When parties come together to pursue a shared business objective, whether launching a new product, developing technology, or entering a new market, the first major decision is how to structure the joint venture.

Forming a separate entity

Liability protection is often the starting point for companies that form a separate entity. Either a limited liability company (LLC) or corporation structure generally provide a liability shield, meaning owners are typically not personally responsible for the entity’s obligations solely by virtue of ownership.

Because liability protection is available either way, the real differentiators tend to be:

  • Tax efficiency
  • How the parties want decision-making authority and oversight to work

A corporate structure generally comes with a built-in governance framework and can be attractive where the parties want a familiar, standardized management model. An LLC is the more flexible option, allowing you to tailor management and control through the operating agreement and allowing the venture to function more like a partnership.

Liability protection is only one of the benefits of forming a separate entity. The business you want to pursue can also be an important consideration. Some business goals like pursuing government contracts may require your venture to follow a specific structure. Capital raising plans, long-term ventures with employees, contracts and ongoing operations may also benefit from a dedicated LLC or corporation.

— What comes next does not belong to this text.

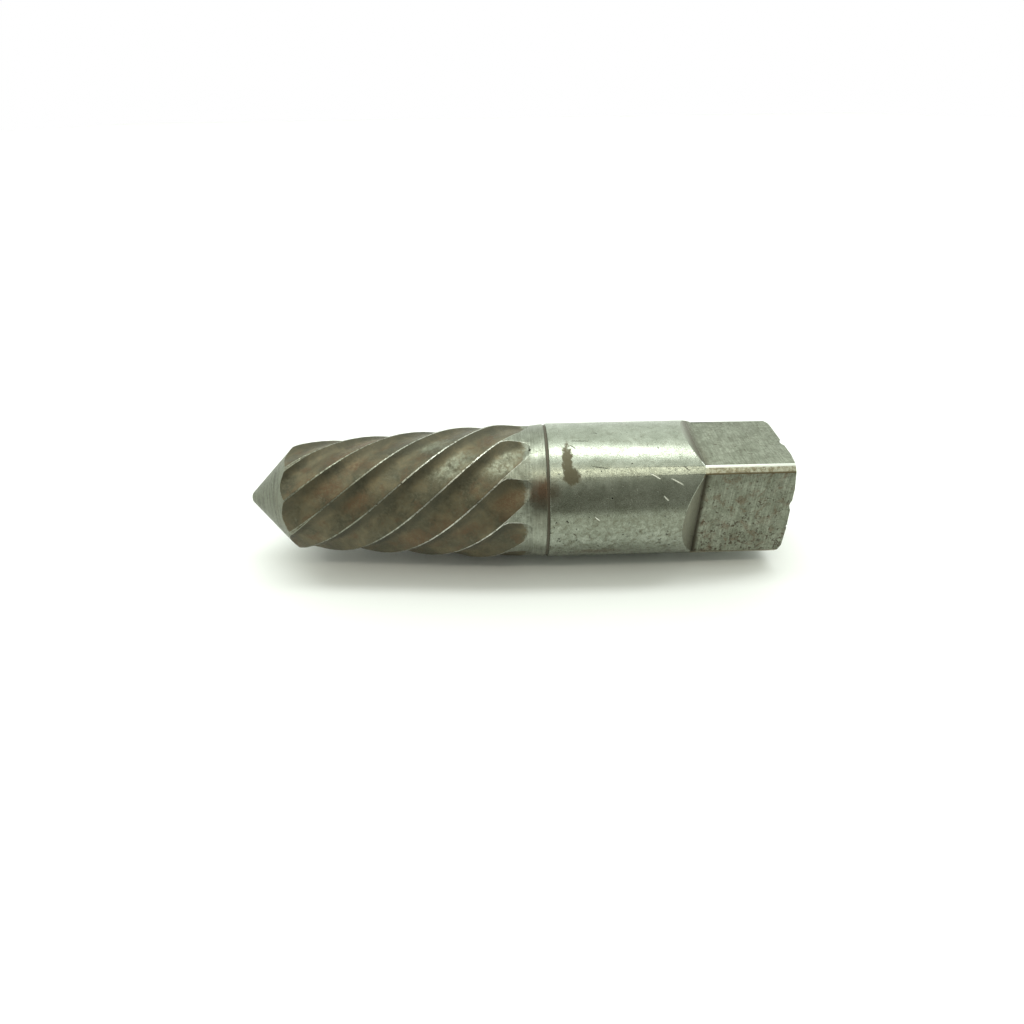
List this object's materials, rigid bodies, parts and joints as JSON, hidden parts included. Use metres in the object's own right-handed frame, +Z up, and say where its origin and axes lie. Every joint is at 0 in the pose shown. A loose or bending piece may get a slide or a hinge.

Using contractual agreements

Not every joint venture requires a new entity. In some cases, especially where the goal is limited in scope and duration, a using a contract can be more efficient. For example, if two parties are collaborating to develop a specific technology intended solely for their own use, they may prefer a contract-only joint venture.

This approach can reduce administrative complexity and focus the arrangement on clearly defined rights and obligations. A thorough and clear contract is the foundation to success if your company chooses this approach, addressing development responsibilities, ownership of resulting intellectual property, confidentiality and permitted use.

The right choice depends on your goals

The way you structure your business venture should ultimately be defined by what you want to achieve with that venture. Where flexibility and tailored control arrangements are priorities, an LLC is often attractive. Where a standardized oversight model is preferred, a corporation may fit better. Where your collaboration is self-contained, a contract-only joint venture may be the simplest path. Carefully considering these options with the help of an experienced attorney and financial professionals can help you make informed decisions as you begin your venture.